Creating “great content” is no longer a differentiator for brands. The price of admission in 2015 and beyond is that brands must be capable of creating authentic content that is highly relevant for specific audiences, incredibly useful and meaningful on a more human level. I like to call that “infotainment” where great marketing both informs and entertains. Forward thinking brands will treat digital marketing less as channels and more as an ecosystem.
You’ve talked about the future of content marketing at Content Marketing World in 2013. Looking back, which of the predictions would you stress most now.
Lee Odden: To stand out, brand content needs to be visual, entertaining, informative and customized for the channel and audience while maintaining overall themes that support what the brand stands for.
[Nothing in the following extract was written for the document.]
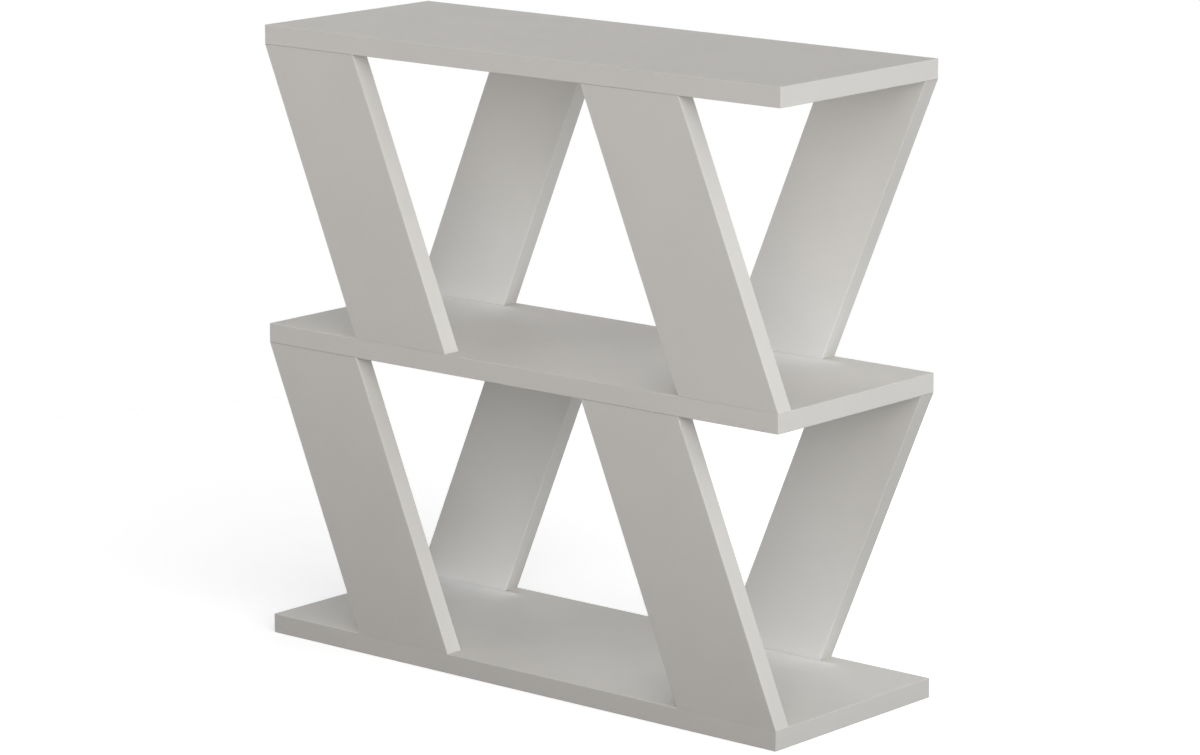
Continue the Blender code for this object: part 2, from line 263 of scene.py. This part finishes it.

Content that connects both intellectually and emotionally with buyers must also answer customer questions in an interesting way. These content investments must be easy to find on search engines, on industry publications and amongst social networks.
To wrap up – you know the drill, Lee – could you please complete following sentences:
- A strong brand… creates strong emotional connections with customers.
- At Authority Intensive, Seth Godin… delivered yet again, simple, provocative and inspirational advice about business and life.
- In content marketing, print…still holds value for certain industries – print is not dead yet.
- Among the true masters of storytelling are… Red Bull, Innocent, GoPro, Chipotle, GE to name a few.
- Native advertising…implemented well, adds to the customer experience and implemented poorly, compromises the publisher and the brand.
- Video… is a must for B2C and B2B content marketers.
- As a kid, the school newspaper… was my replacement for playing a Winter sport and was a great way to meet smart girls.
- Visual storytelling… done well makes an intellectual and emotional connection with customers.
- As a father of 3… I have little time for really long interviews :)
- When no one is looking… I take a nap.
- Don’t tell anyone but… I’m addicted to chocolate.
- If he could, Lee Odden would love to interview… Arianna Huffington, Jim Farley (CMO at Ford) or John Hayes (CMO American Express).